**Task instructions**
Take the entries below and print all of them exactly, please.

**The input**
__________

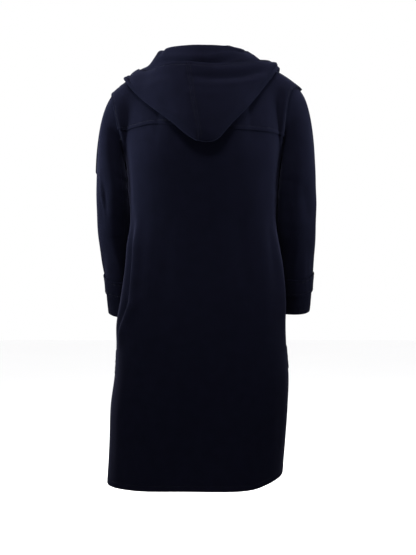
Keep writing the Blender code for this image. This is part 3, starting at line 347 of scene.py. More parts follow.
# creases of the body's cloth, shared by every layer: the side is 1 behind and -1 before
# each row: side, across, lean, low, high, width, depth
RIPPLES = (
    (1, 0.11, 0.08, 0.5, 0.78, 0.03, -0.0014),
    (1, 0.89, -0.08, 0.48, 0.77, 0.03, -0.0014),
    (1, 0.29, 0.03, 0.22, 0.72, 0.03, 0.0015),
    (1, 0.375, 0.02, 0.3, 0.66, 0.024, -0.0013),
    (1, 0.64, -0.03, 0.26, 0.7, 0.028, -0.0016),
    (1, 0.74, -0.02, 0.18, 0.6, 0.03, 0.0014),
    (1, 0.5, 0.01, 0.05, 0.52, 0.034, 0.0012),
    (1, 0.2, 0.01, -0.1, 0.34, 0.028, 0.0018),
    (1, 0.82, -0.02, -0.12, 0.3, 0.03, -0.0018),
    (-1, 0.1, 0.08, 0.46, 0.8, 0.02, -0.0026),
    (-1, 0.165, 0.1, 0.52, 0.84, 0.018, 0.002),
    (-1, 0.9, -0.09, 0.47, 0.8, 0.02, -0.0024),
    (-1, 0.845, -0.1, 0.51, 0.82, 0.017, 0.0018),
    (-1, 0.26, 0.04, 0.28, 0.72, 0.026, -0.0018),
    (-1, 0.33, 0.02, 0.34, 0.78, 0.026, 0.0016),
    (-1, 0.71, -0.04, 0.3, 0.74, 0.026, -0.0018),
    (-1, 0.64, -0.02, 0.34, 0.8, 0.024, 0.0015),
    (-1, 0.16, 0.01, -0.1, 0.3, 0.03, 0.0016),
    (-1, 0.86, -0.01, -0.1, 0.32, 0.028, 0.0016),
)
SWELLS = ((7.0, 3.1, 0.4), (-5.0, 6.3, 1.9), (11.0, -2.2, 3.0), (4.0, 9.5, 0.8), (15.0, 5.0, 2.2))
SWELL_HEIGHT = 0.00035
SIDE_FADE = 0.035  # shares over which creases fade at a side seam, at the top and at the lap
TOP_FADE = 0.05
LAP_FLAT = 0.085
SLEEVE_FADE = 0.08
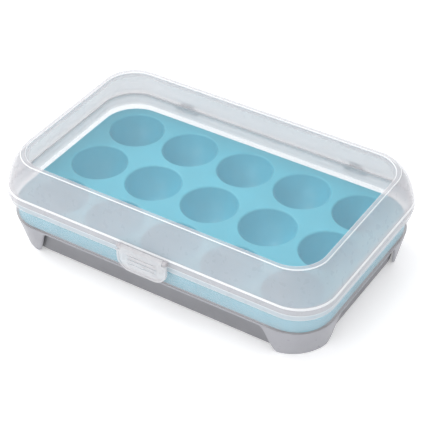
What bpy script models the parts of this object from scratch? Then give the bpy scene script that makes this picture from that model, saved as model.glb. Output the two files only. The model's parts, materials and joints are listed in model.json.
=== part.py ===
"""Hinged egg carton for the refrigerator, with a three by five tray.

Four moulded pieces: a footed base shell, a loose tray that drops into it, a
lid that turns on two moulded pivots at the back, and a latch that hangs from
the front of the lid. X runs along the carton, -Y is the front, Z is up, and
the origin is on the ground under the middle of the carton.
"""

import math

import bmesh
import bpy
from mathutils import Matrix, Vector

MM = 0.001

# Overall size, at the widest level of the lid band
LENGTH = 252 * MM
WIDTH = 156 * MM
HEIGHT = 70 * MM
OVERHANG = 4 * MM            # how far the latch and the hinge stand past the lid band
WALL = 1.4 * MM
GAP = 0.3 * MM               # clearance between pieces that touch or turn

# Corners seen from above
CORNER_RADIUS = 26.7 * MM    # at the lid band
RADIUS_LOSS = 0.4            # radius lost for each unit of inset
FOOT_ROUNDING = 5.5 * MM     # radius gained from the flange down to the ground
CORNER_STEPS = 8

# Heights
PARTING = 41.0 * MM          # lower edge of the lid
BAND_TOP = 46.6 * MM         # upper edge of the lid's band
FLANGE_TOP = PARTING - 0.4 * MM
FLANGE_BOTTOM = 36.4 * MM
DECK = 33.0 * MM             # top of the tray's deck
LEDGE = 22.7 * MM            # shelf in the base that the tray stands on
FLOOR = 1.5 * MM             # underside of the base's floor

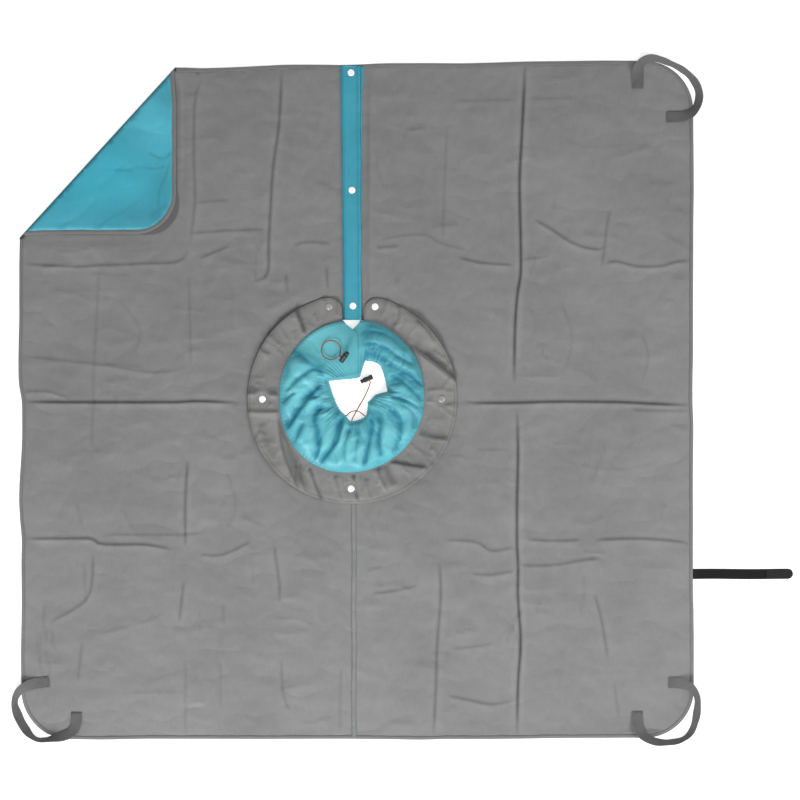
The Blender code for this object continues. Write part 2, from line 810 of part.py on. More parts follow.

__________

**Full response**
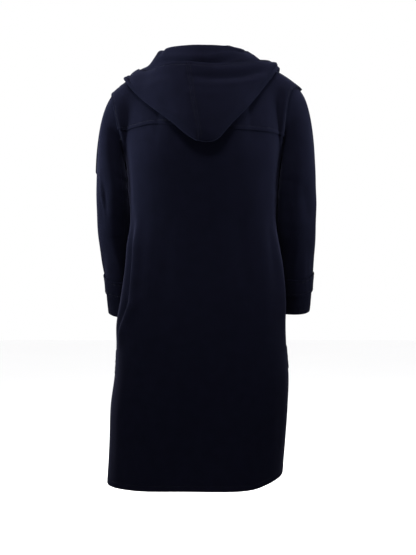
Keep writing the Blender code for this image. This is part 3, starting at line 347 of scene.py. More parts follow.
# creases of the body's cloth, shared by every layer: the side is 1 behind and -1 before
# each row: side, across, lean, low, high, width, depth
RIPPLES = (
    (1, 0.11, 0.08, 0.5, 0.78, 0.03, -0.0014),
    (1, 0.89, -0.08, 0.48, 0.77, 0.03, -0.0014),
    (1, 0.29, 0.03, 0.22, 0.72, 0.03, 0.0015),
    (1, 0.375, 0.02, 0.3, 0.66, 0.024, -0.0013),
    (1, 0.64, -0.03, 0.26, 0.7, 0.028, -0.0016),
    (1, 0.74, -0.02, 0.18, 0.6, 0.03, 0.0014),
    (1, 0.5, 0.01, 0.05, 0.52, 0.034, 0.0012),
    (1, 0.2, 0.01, -0.1, 0.34, 0.028, 0.0018),
    (1, 0.82, -0.02, -0.12, 0.3, 0.03, -0.0018),
    (-1, 0.1, 0.08, 0.46, 0.8, 0.02, -0.0026),
    (-1, 0.165, 0.1, 0.52, 0.84, 0.018, 0.002),
    (-1, 0.9, -0.09, 0.47, 0.8, 0.02, -0.0024),
    (-1, 0.845, -0.1, 0.51, 0.82, 0.017, 0.0018),
    (-1, 0.26, 0.04, 0.28, 0.72, 0.026, -0.0018),
    (-1, 0.33, 0.02, 0.34, 0.78, 0.026, 0.0016),
    (-1, 0.71, -0.04, 0.3, 0.74, 0.026, -0.0018),
    (-1, 0.64, -0.02, 0.34, 0.8, 0.024, 0.0015),
    (-1, 0.16, 0.01, -0.1, 0.3, 0.03, 0.0016),
    (-1, 0.86, -0.01, -0.1, 0.32, 0.028, 0.0016),
)
SWELLS = ((7.0, 3.1, 0.4), (-5.0, 6.3, 1.9), (11.0, -2.2, 3.0), (4.0, 9.5, 0.8), (15.0, 5.0, 2.2))
SWELL_HEIGHT = 0.00035
SIDE_FADE = 0.035  # shares over which creases fade at a side seam, at the top and at the lap
TOP_FADE = 0.05
LAP_FLAT = 0.085
SLEEVE_FADE = 0.08
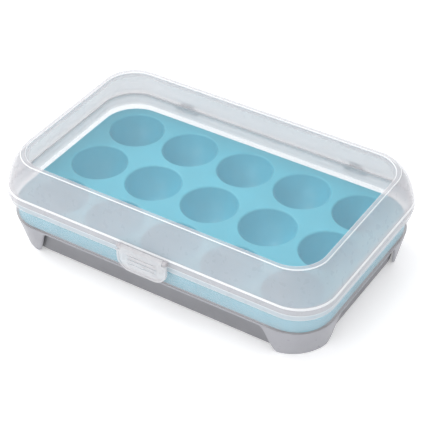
What bpy script models the parts of this object from scratch? Then give the bpy scene script that makes this picture from that model, saved as model.glb. Output the two files only. The model's parts, materials and joints are listed in model.json.
=== part.py ===
"""Hinged egg carton for the refrigerator, with a three by five tray.

Four moulded pieces: a footed base shell, a loose tray that drops into it, a
lid that turns on two moulded pivots at the back, and a latch that hangs from
the front of the lid. X runs along the carton, -Y is the front, Z is up, and
the origin is on the ground under the middle of the carton.
"""

import math

import bmesh
import bpy
from mathutils import Matrix, Vector

MM = 0.001

# Overall size, at the widest level of the lid band
LENGTH = 252 * MM
WIDTH = 156 * MM
HEIGHT = 70 * MM
OVERHANG = 4 * MM            # how far the latch and the hinge stand past the lid band
WALL = 1.4 * MM
GAP = 0.3 * MM               # clearance between pieces that touch or turn

# Corners seen from above
CORNER_RADIUS = 26.7 * MM    # at the lid band
RADIUS_LOSS = 0.4            # radius lost for each unit of inset
FOOT_ROUNDING = 5.5 * MM     # radius gained from the flange down to the ground
CORNER_STEPS = 8

# Heights
PARTING = 41.0 * MM          # lower edge of the lid
BAND_TOP = 46.6 * MM         # upper edge of the lid's band
FLANGE_TOP = PARTING - 0.4 * MM
FLANGE_BOTTOM = 36.4 * MM
DECK = 33.0 * MM             # top of the tray's deck
LEDGE = 22.7 * MM            # shelf in the base that the tray stands on
FLOOR = 1.5 * MM             # underside of the base's floor

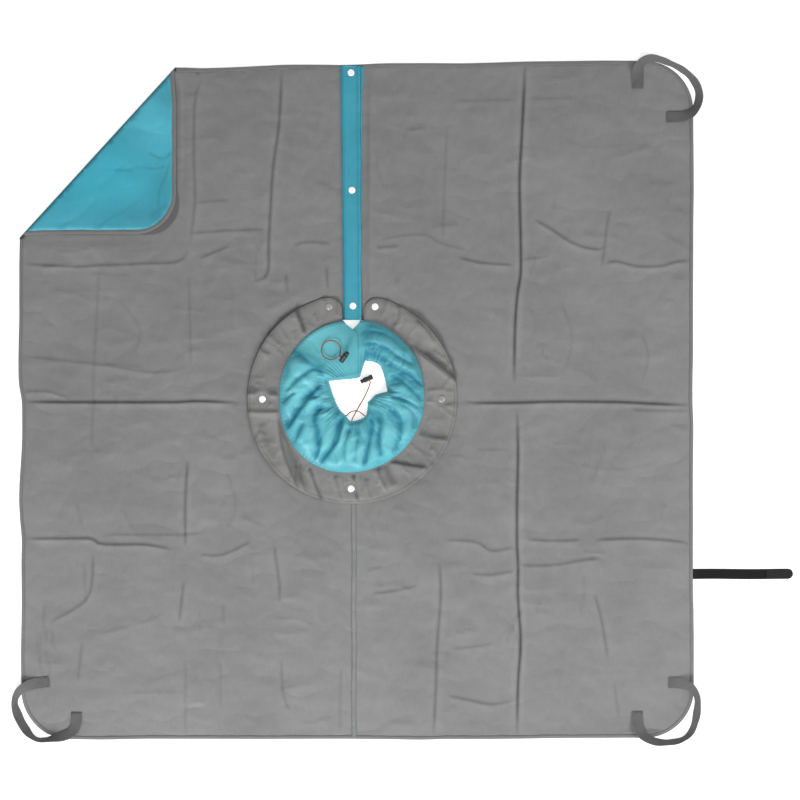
The Blender code for this object continues. Write part 2, from line 810 of part.py on. More parts follow.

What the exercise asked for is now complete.